U.S. ire, though, has not been limited to Canada. The Trans-Pacific Partnership (TPP) — a pending, 12-nation agreement touted as the benchmark for 21st century trade pacts — has played the role of political football thus far in the American election cycle.
Even Democratic Party candidate Hilary Clinton, who negotiated TPP while serving as Secretary of State, has reversed course on whether she will support implementation. But, according to Doer, don’t close the book on TPP just yet.
“Obama is still president, as he pointed out, and he supports TPP. Plus, many of the same people who voted for the agreement in the house will still be there after the election,” says Doer. “So, despite the fact both major party candidates have been critical of TPP as it’s currently written, I think there is momentum for it moving forward. We won’t really know until we see who wins the senate and who is appointed to cabinet.”

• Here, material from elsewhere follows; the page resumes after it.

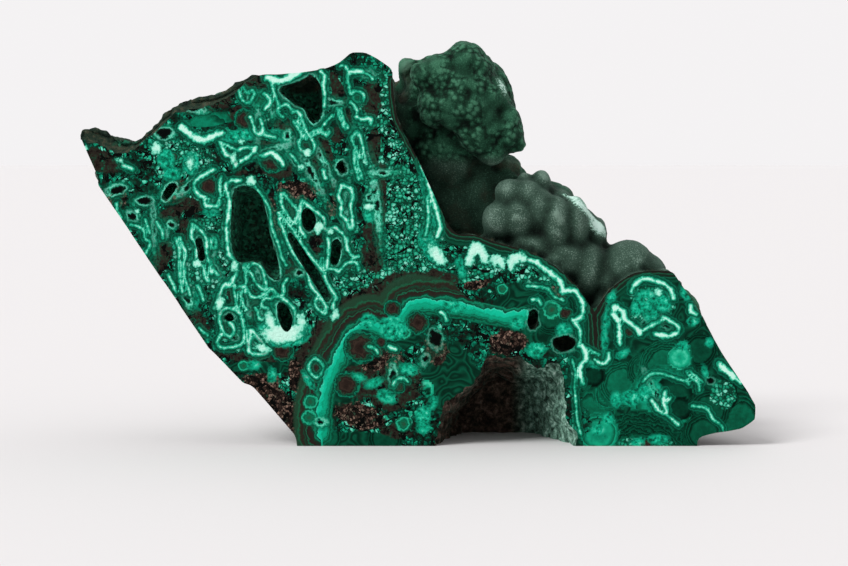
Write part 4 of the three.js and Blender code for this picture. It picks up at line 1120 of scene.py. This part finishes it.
def crust_colour(n, place, grain, broad, height, lobe_colour_with_painted_light):
    """The crown's broken stone, and over it every growth and hollow with its own tones; the grapes, the lobe
    and the back get painted shade, lighter on lumps and darker in creases.
    """
    lobe, velvet, cave = painted(n, "growth", 3)
    vug, back, wall = painted(n, "hollows", 3)
    noise = n("TexNoise", {"Vector": place, "Scale": 0.5, "Detail": 7.0, "Roughness": 0.75})
    rocky = n("MapRange", [noise, 0.3, 0.7])
    mottle = n("MapRange", [broad, 0.5, 0.62, 0, 0.8])
    in_matrix = n("Math", [back, mottle], operation="MULTIPLY")
    crown = tones(n, rocky, ["#070b09", "#141c18", "#1f2f26", "#2e3a2c", "#4a4438", "#27604a"])
    return layered(n, crown, [
        # painted shade: the grapes lighter on their lumps and darker in their creases
        (velvet, tones(n, height, ["#0d1511", "#17241d", "#22332a", "#2f4439", "#3e5549", "#6d8578"])),
        (lobe, lobe_colour_with_painted_light),
        # painted shade: the back likewise lighter on lumps and darker in creases
        (back, tones(n, height, ["#06100b", "#0d2618", "#143c29", "#20543c", "#3a7055"])),
        (in_matrix, tones(n, grain, ["#2a211c", "#3a2d26", "#4a3a30", "#3a4032"])),
        (cave, tones(n, rocky, ["#040303", "#0b0908", "#221a15", "#42342c", "#65524a", "#54695a"])),
        (wall, tones(n, rocky, ["#0a110e", "#22332a", "#446456", "#729c8a", "#acd2c2", "#e8f4ee"])),
        (vug, tones(n, grain, ["#0a1c14", "#14382a", "#1c5440", "#1a6a4d", "#3a9472"])),
    ])


def broken_layer(n, swell):
    """Pale stone where crust has broken off."""
    outside = ragged(n, painted(n, "broken"), swell, 5.0)
    return profile(n, outside, [
        (-0.5, "#d2efe4"), (0.0, "#9cc8b6"), (0.25, "#6a9480", 0.9), (0.5, "#2f4439", 0.5),
        (1.0, "#2f4439", 0.0),
    ])


def velvety_crust():
    """Malachite's natural skin: dull velvet on the grapes, lively in the vugs and earthy where it broke."""
    material, n, place = new_material("malachite, natural velvety crust")
    speck = n("TexNoise", {"Vector": place, "Scale": 1.6, "Detail": 5.0, "Roughness": 0.75})
    broad = n("TexNoise", {"Vector": place, "Scale": 0.16, "Detail": 3.0})
    swell = n("Math", [speck, 0.5], operation="SUBTRACT")
    grain, depth, _ = grains(n, place, 0.7)
    knobs, knobbly = lobe_knobs(n, place, painted(n, "growth", 3)[0], broad)
    # painted light and shade by height: lumps lighter, creases darker
    height = painted_shade_and_speckle(n, place, swell)
    colour = crust_colour(n, place, grain, broad, height, painted_lobe_light(n, knobs, knobbly, height))
    look = {
        "Base Color": layered(n, colour, [broken_layer(n, swell)]), "Roughness": 0.72,
        "Sheen Weight": 0.12, "Sheen Roughness": 0.4, "Sheen Tint": linear("#9fd8be"),
        "Specular IOR Level": 0.06,
    }
    bumps = n("Math", [knobbly, knobs], operation="MULTIPLY")
    fine = n("Math", [depth, speck], operation="ADD")
    relief = n("Math", [bumps, 4.0, fine], operation="MULTIPLY_ADD")
    finish_material(n, look, relief, 0.14)
    return material


def paper(name, colour):
    """Matt paper for the studio's floor."""
    material = bpy.data.materials.new(name)
    material.use_nodes = True
    shader = material.node_tree.nodes["Principled BSDF"]
    shader.inputs["Base Color"].default_value = colour
    shader.inputs["Roughness"].default_value = 0.9
    return material


def unwrap(stone, flat):
    """Lays the face in the upper part of the map at full size, and everything else below it."""
    mesh = stone.data
    rest = np.ones(len(mesh.polygons), bool)
    rest[flat] = False
    mesh.uv_layers.active = mesh.uv_layers.new(name=BAKE_MAP)
    select_in_edit(stone, "polygons", rest)
    bpy.ops.uv.smart_project(angle_limit=math.radians(66), island_margin=0.002)
    bpy.ops.object.mode_set(mode="OBJECT")
    on_rest = np.repeat(rest, read(mesh.polygons, "loop_total", np.int32))
    plan = vertex_places(stone)[read(mesh.loops, "vertex_index", np.int32)][:, [0, 2]]
    low, high = plan[~on_rest].min(0), plan[~on_rest].max(0)
    corner, size = FACE_ON_MAP
    face_uv = (plan - low) / (high - low) * size + corner
    corner, size = REST_ON_MAP
    rest_uv = read(mesh.uv_layers[BAKE_MAP].uv, "vector", width=2) * size + corner
    laid = np.where(on_rest[:, None], rest_uv, face_uv)
    mesh.uv_layers[BAKE_MAP].uv.foreach_set("vector", laid.astype(np.float32).ravel())


def dress(stone, flat, sizes):
    """Gives the polished face and the natural crust their materials."""
    stone.data.materials.clear()
    for material in (velvety_crust(), polished_malachite(sizes)):
        stone.data.materials.append(material)
    index = np.zeros(len(stone.data.polygons), np.int32)
    index[flat] = 1
    stone.data.polygons.foreach_set("material_index", index)
    only(stone)
    bpy.ops.object.shade_smooth_by_angle(angle=math.radians(40))


class MalachiteSizes(bpy.types.PropertyGroup):
    """What a user would change about the stone and its studio"""

    facet: FloatProperty(
        name="Crust Facet", description="Size of the small faces that the natural crust is made of",
        default=0.9 * MM, min=0.5 * MM, max=3 * MM, unit="LENGTH",
    )
    face_grid: FloatProperty(
        name="Face Grid", description="Size of the small faces that the polished face is made of",
        default=0.6 * MM, min=0.4 * MM, max=3 * MM, unit="LENGTH",
    )
    pale: FloatVectorProperty(
        name="Pale Seams", description="Colour of the palest seams of malachite",
        subtype="COLOR", size=4, default=linear("#c4f4e2"), min=0, max=1,
    )
    floor: FloatVectorProperty(
        name="Floor", description="Colour of the studio floor",
        subtype="COLOR", size=4, default=linear("#dfdddd"), min=0, max=1,
    )


class MALACHITE_OT_stone(bpy.types.Operator):
    """Grow the stone's crust, saw its face and foot, and give it its colours"""

    bl_idname = "malachite.stone"
    bl_label = "Stone"
    bl_options = {"REGISTER", "UNDO"}

    def execute(self, context):
        sizes = context.scene.malachite
        stone = rough_stock(context, sizes)
        break_crown(stone)
        grow_crust(stone)
        take_off(stone, face_saw(sizes.face_grid))
        take_off(stone, foot_saw())
        on_face = vertex_places(stone)[:, 1] < FACE_Y / MM + 0.01
        flat, rims, outer = face_and_rims(stone, on_face)
        mark_raised(stone)
        paint_face(stone, on_face, rims)
        paint_crust(stone, outer)
        unwrap(stone, flat)
        dress(stone, flat, sizes)
        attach(stone, "root")
        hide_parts(NODE)
        return {"FINISHED"}


def light_room(scene):
    """A pale room that is brighter above than below, with one soft main light."""
    scene.world = bpy.data.worlds.new("room")
    scene.world.use_nodes = True
    tree = scene.world.node_tree
    sky = tree.nodes["Background"]
    sky.inputs["Color"].default_value = linear("#fbf9fa")
    rise = add(tree, "SeparateXYZ", [add(tree, "TexCoord", output=0)], output=1)
    strength = add(tree, "MapRange", [rise, -0.4, 0.5, ROOM_LIGHT[0], ROOM_LIGHT[1]])
    tree.links.new(strength, sky.inputs["Strength"])
    bpy.ops.object.light_add(type="SUN", rotation=KEY_FROM.to_track_quat("Z", "Y").to_euler())
    key = bpy.context.object
    key.name = "key"
    key.data.energy = KEY_STRENGTH
    key.data.angle = KEY_WIDTH


class MALACHITE_OT_studio(bpy.types.Operator):
    """Set the stone on a pale floor in soft light, with the camera in front of it"""

    bl_idname = "malachite.studio"
    bl_label = "Studio"
    bl_options = {"REGISTER", "UNDO"}

    def execute(self, context):
        scene = context.scene
        scene.view_settings.view_transform = "Standard"
        away = Vector((0, -math.cos(CAMERA_RISE), math.sin(CAMERA_RISE))) * CAMERA_AWAY
        bpy.ops.object.camera_add(location=CAMERA_AIM + away, rotation=(math.radians(90) - CAMERA_RISE, 0, 0))
        scene.camera = context.object
        scene.camera.data.lens = 100
        scene.camera.data.sensor_width = 36
        bpy.ops.mesh.primitive_plane_add(size=FLOOR_SIZE, location=(0, 0, 0))
        floor = context.object
        floor.name = "floor"
        floor.data.materials.append(paper("white paper", scene.malachite.floor))
        light_room(scene)
        return {"FINISHED"}


class MALACHITE_PT_panel(bpy.types.Panel):
    """Builds the malachite specimen step by step"""

    bl_idname = "MALACHITE_PT_panel"
    bl_label = "Malachite Specimen"
    bl_space_type = "VIEW_3D"
    bl_region_type = "UI"
    bl_category = "Malachite"

    def draw(self, context):
        column = self.layout.column()
        for name in MalachiteSizes.__annotations__:
            column.prop(context.scene.malachite, name)
        for operator in (MALACHITE_OT_stone, MALACHITE_OT_studio):
            column.operator(operator.bl_idname)


CLASSES = (MalachiteSizes, MALACHITE_OT_stone, MALACHITE_OT_studio, MALACHITE_PT_panel)


def register():
    for cls in CLASSES:
        bpy.utils.register_class(cls)
    bpy.types.Scene.malachite = PointerProperty(type=MalachiteSizes)


def unregister():
    del bpy.types.Scene.malachite
    for cls in reversed(CLASSES):
        bpy.utils.unregister_class(cls)


def main():
    register()
    bpy.ops.malachite.stone()
    bpy.ops.malachite.studio()


if __name__ == "__main__":
    main()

In many ways, Canada is at the mercy of the U.S. on TPP. The agreement cannot come into force unless backed by members comprising 85 per of the collective gross domestic product — a not-so-well-veiled implication that, if the U.S. or Japan back out, the deal is dead.
It would be a tough pill to swallow, remarks Doer, but not a catastrophic blow to Canadian trade.
“If you get a mere two per cent increase in trade to the U.S. and a 10 per cent increase to any country in Asia, including China (which is not a part of TPP negotiations), the two per cent is still dramatically more beneficial to the Canadian economy because of volumes,” says Doer.
“We’re neighbours, we’re partners in trade, and we’re allies. The biggest issue will continue to be how we work together to keep the world safer, our neighbours safer, and drive economic growth together.”